begin

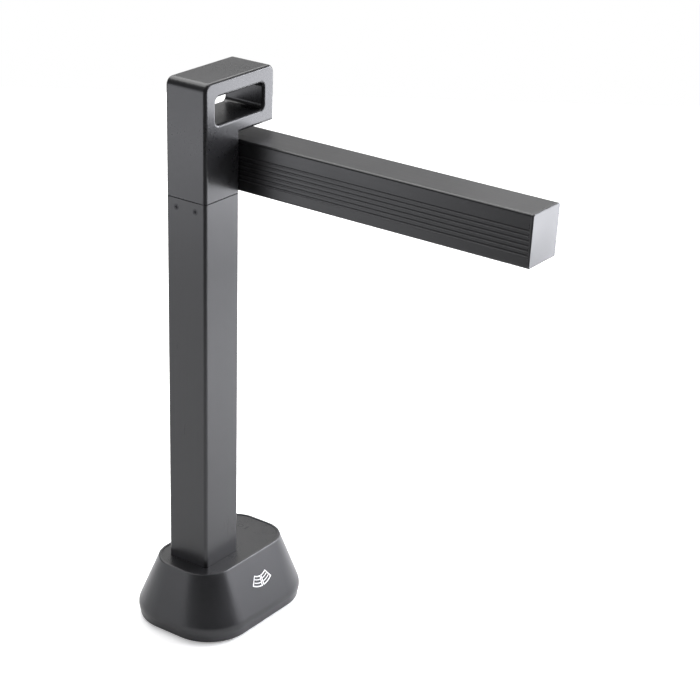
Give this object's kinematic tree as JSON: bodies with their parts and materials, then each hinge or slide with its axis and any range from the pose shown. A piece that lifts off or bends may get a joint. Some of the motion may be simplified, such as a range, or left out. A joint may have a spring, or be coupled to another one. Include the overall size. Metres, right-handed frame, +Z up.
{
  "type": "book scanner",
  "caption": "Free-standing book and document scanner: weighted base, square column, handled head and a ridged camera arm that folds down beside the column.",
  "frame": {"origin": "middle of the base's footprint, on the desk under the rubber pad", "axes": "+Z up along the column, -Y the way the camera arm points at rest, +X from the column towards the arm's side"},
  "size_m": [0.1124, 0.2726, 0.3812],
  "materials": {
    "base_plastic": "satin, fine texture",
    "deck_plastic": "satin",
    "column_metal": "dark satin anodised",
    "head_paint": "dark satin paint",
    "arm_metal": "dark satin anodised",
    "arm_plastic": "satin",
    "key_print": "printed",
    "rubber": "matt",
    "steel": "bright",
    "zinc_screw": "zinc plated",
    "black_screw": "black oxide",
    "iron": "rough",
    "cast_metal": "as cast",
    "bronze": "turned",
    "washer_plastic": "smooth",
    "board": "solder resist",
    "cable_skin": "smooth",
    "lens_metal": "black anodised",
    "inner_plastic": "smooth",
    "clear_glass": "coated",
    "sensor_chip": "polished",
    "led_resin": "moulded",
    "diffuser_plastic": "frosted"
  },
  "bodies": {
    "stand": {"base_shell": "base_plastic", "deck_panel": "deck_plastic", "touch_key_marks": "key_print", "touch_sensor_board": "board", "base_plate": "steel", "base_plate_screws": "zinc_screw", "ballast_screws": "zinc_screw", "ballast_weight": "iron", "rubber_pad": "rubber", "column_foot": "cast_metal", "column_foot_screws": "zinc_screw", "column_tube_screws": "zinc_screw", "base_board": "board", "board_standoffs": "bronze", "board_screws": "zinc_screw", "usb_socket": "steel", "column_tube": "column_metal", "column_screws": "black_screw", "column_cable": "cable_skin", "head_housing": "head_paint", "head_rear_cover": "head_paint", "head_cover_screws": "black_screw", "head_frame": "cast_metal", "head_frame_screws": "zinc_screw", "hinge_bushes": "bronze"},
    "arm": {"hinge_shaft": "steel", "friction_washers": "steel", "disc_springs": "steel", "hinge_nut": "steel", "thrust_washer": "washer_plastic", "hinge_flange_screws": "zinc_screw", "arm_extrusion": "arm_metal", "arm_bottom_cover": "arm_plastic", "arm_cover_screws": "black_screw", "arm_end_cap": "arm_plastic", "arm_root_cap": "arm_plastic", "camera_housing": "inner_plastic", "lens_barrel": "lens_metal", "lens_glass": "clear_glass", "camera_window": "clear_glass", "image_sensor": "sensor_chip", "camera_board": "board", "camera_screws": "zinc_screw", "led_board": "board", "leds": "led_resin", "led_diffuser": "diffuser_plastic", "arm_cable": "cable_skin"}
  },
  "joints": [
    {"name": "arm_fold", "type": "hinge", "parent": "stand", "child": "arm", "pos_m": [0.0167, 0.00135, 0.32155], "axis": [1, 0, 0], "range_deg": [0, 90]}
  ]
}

end

> _Required task_
Give the number of lines above in which the word "from" occurs, with nothing else.

> _Solution_
2